In a previous blog, I have shown how to estimate Panel VAR with the new command xtvar introduced in StataNow.
This time, I will use the EM-DAT database to estimate the impact of 630 large-scale natural disasters observed between 1990 and 2025 on the bond yields. I thank Evangelos Salachas for his help with the data. To create the dummy variable for the large-scale natural disasters, I follow Klomp (2015), which explains that: “investors perceive natural disasters as an adverse shock that makes the government debt less sustainable and eventually triggers a sovereign default.”
Klomp, J. (2015). Sovereign risk and natural disasters in emerging markets. Emerging Markets Finance and Trade, 51(6), 1326-1341, 10.1080/1540496X.2015.1011530.
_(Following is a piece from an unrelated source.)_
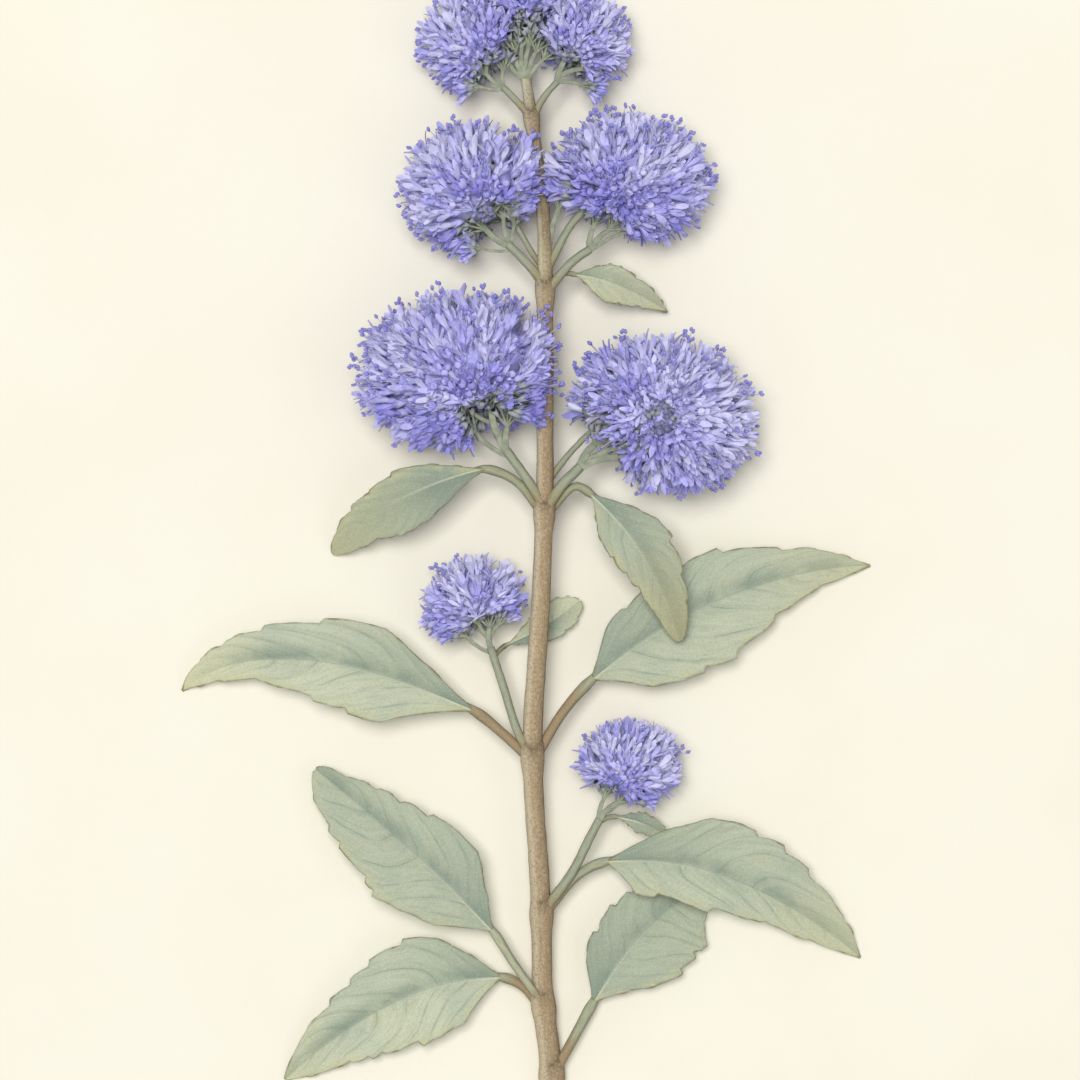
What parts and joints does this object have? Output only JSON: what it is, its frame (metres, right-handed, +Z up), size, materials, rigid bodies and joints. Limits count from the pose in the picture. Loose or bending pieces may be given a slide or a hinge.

Let us start with the estimation of the Panel VAR:
set scheme stcolor
xtdescribe
xtvar bonds_tw disaster, lags(3) maxldep(8) ///
fd collapse 
The model is over-identified (32 instruments for 12 parameters) and the over-identified restrictions are not rejected. I can test whether the VAR is stable. Besides, I can examine the Granger-causality:
varstable, ///
graph name(stable, replace)
vargranger
The Granger-causality runs from the large-scale natural disasters towards the bond yields (bonds_tw), since the p-values are below 1 percent in the upper panel.
We can plot the impulse response functions (IRF), after creating a dataset for the IRF:
irf create lags, ///
set(example1) step(6) replace
irf graph irf, irf(lags) ///
name(irf, replace)
Finally, I can plot the orthogonalized impulse response functions (equivalent to the previous figure in a bivariate Panel VAR):
irf cgraph (lags disaster bonds_tw irf) ///
(lags bonds_tw disaster irf), ///
ycommon name(oirf, replace)
A large-scale natural disaster causes an increase in bond yields of 1 percent during multiple years.